Jess Edgar in a racing car

Jakob Ebrey

Abbi, who’s from Spalding in Lincolnshire, has signed for the Rodin Carlin team and is a member of the Alpine Academy driver programme – which produced current F1 stars Oscar Piastri and Guanyu Zhou.

She says being part of the team should give her a good chance at developing her racing career.

But what does she make of the sport’s aim of getting women racing in an F1 grand prix within a decade?

“I think it’s definitely doable,” she says.

“It’s going to take a lot of hard work, especially if it’s to be me. I’ve got to get physically fitter and things like that.

“And if it’s not me, I want it to be the next generation. I want someone to break that barrier.”

Jess Edgar

Jess Edgar

Jess Edgar is 17, and one of the first drivers to be signed up for the F1 Academy.

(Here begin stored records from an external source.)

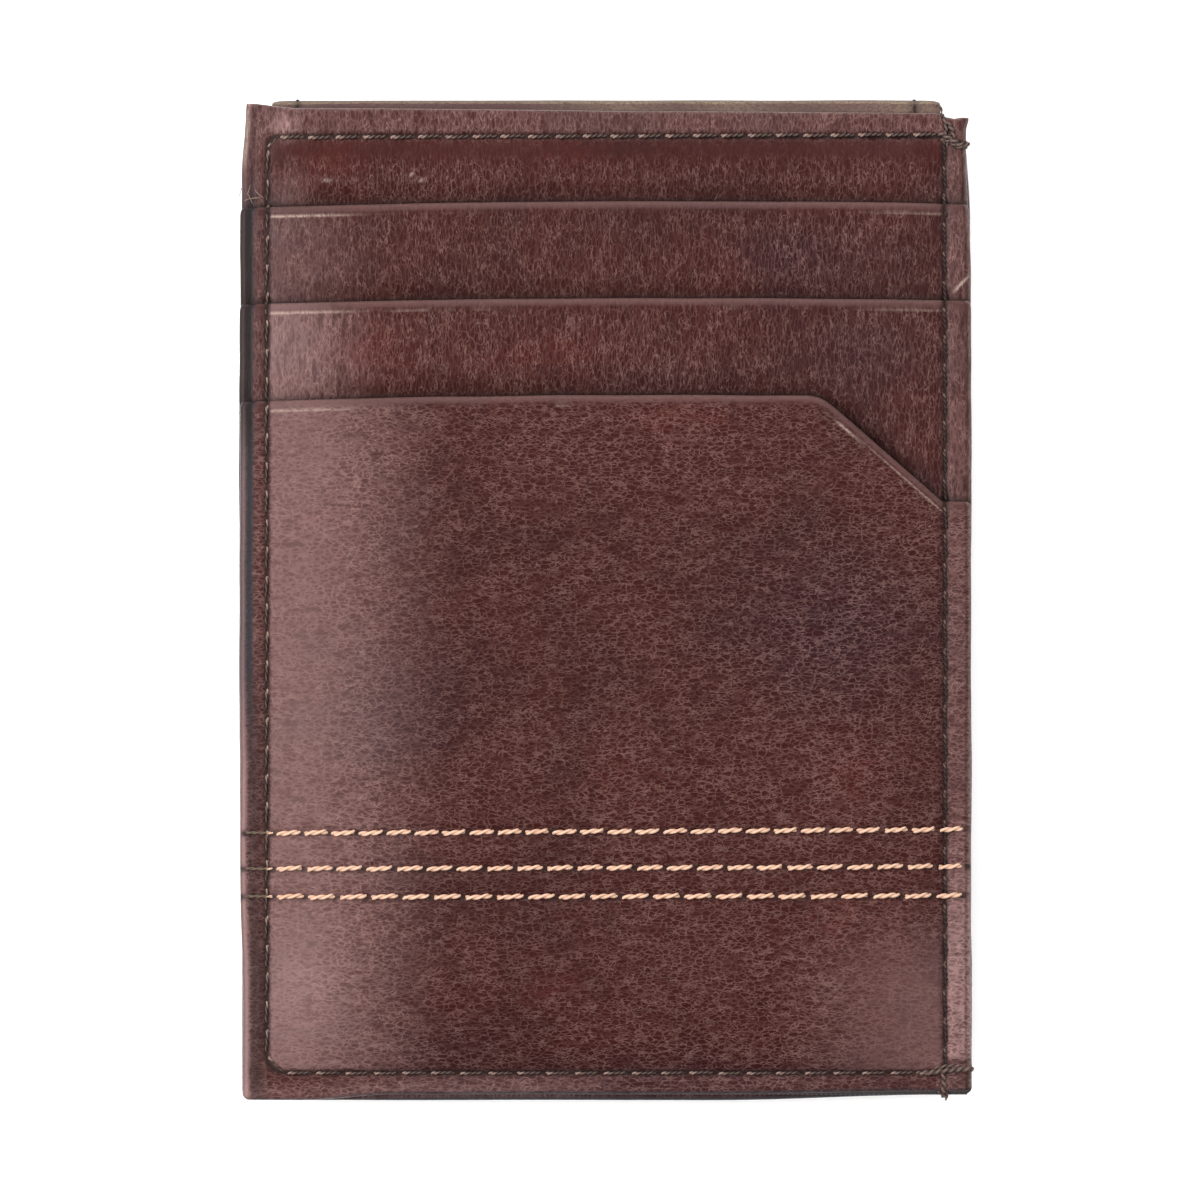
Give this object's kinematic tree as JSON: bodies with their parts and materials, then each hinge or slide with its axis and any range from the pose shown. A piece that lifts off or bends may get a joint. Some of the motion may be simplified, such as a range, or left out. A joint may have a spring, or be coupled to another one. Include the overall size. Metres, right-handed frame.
{
  "type": "leather card wallet",
  "caption": "Slim upright leather card wallet with stepped pockets on its front and a magnetic clip for notes folded over its top edge onto the back.",
  "frame": {"origin": "centre of the bounding box in X and Y, at the underside of the closed clip, which is what the wallet lies on", "axes": "+X across the width to the right as seen from the front, +Y up to the open top edge with the clip's fold, +Z out of the pocket front"},
  "size_m": [0.077, 0.1052, 0.0102],
  "materials": {
    "leather": "semi-gloss mottled dark brown full-grain leather with a fine grain",
    "leather_inside": "soft matt brown leather, flesh side or turned edge",
    "lining": "matt dark brown woven lining cloth",
    "board": "bonded leather stiffener board",
    "magnet": "nickel-plated magnet",
    "brown_thread": "twisted dark brown thread",
    "cream_thread": "twisted cream thread"
  },
  "bodies": {
    "body": {"back_panel": "leather", "back_panel_hem": "leather_inside", "back_stiffener": "board", "body_magnets": "magnet", "strap_root_inner_ply": "leather_inside", "strap_root_outer_ply": "leather", "back_lining": "lining", "front_panel_hem": "leather_inside", "front_lining": "lining", "front_panel": "leather", "rear_pocket_hem": "leather_inside", "rear_pocket_lining": "lining", "rear_pocket_face": "leather", "middle_pocket_hem": "leather_inside", "middle_pocket_lining": "lining", "middle_pocket_face": "leather", "front_pocket_hem": "leather_inside", "front_pocket_lining": "lining", "front_pocket_face": "leather", "card_stop_stitching": "brown_thread", "case_stitching_front": "brown_thread", "case_stitching_back": "brown_thread", "strap_root_stitching": "brown_thread", "cream_stitching_upper": "cream_thread", "cream_stitching_middle": "cream_thread", "cream_stitching_lower": "cream_thread", "seam_back_tacks": "brown_thread"},
    "clip": {"clip_outer_ply": "leather", "clip_inner_ply": "leather_inside", "clip_core": "board", "clip_magnets": "magnet", "clip_stitching_outer": "brown_thread", "clip_stitching_inner": "brown_thread", "clip_fold_outer_ply": "leather", "clip_fold_inner_ply": "leather_inside"}
  },
  "joints": [
    {"name": "clip_fold", "type": "hinge", "parent": "body", "child": "clip", "pos_m": [0, 0.05045, 0.00215], "axis": [1, 0, 0], "range_deg": [0, 180], "deforming": ["clip_fold_outer_ply", "clip_fold_inner_ply"]}
  ]
}
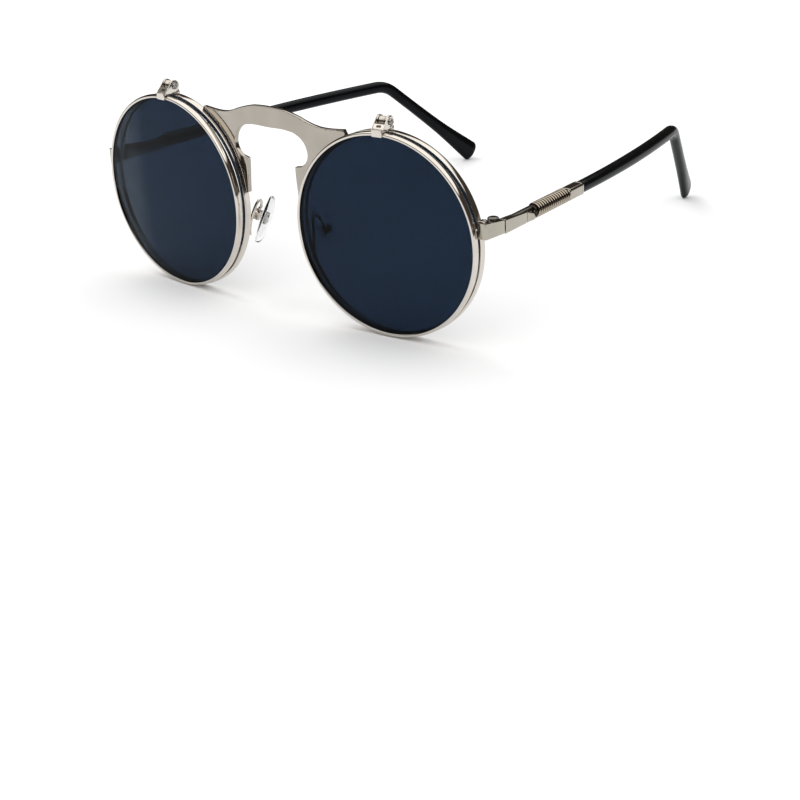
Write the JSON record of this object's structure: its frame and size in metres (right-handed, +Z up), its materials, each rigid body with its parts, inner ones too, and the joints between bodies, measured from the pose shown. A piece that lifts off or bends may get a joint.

“As soon as I heard about the series, the backing of Formula 1 and the teams and people involved, I was extremely keen to be part of this first historic season,” she tells Newsbeat.

“It’s not just about being fast. It’s about being consistent and making the right strategic decisions.”

Jess hopes the all-female series will inspire other young girls who want to start racing.

“There were definitely times when I felt like an outsider in the racing world, but I used that as fuel to prove myself,” she says.

“I don’t want to be seen as a female driver, I just want to be seen as a driver.

“I think it’s important for young girls to see that anything is possible if you work hard and believe in yourself,” she adds.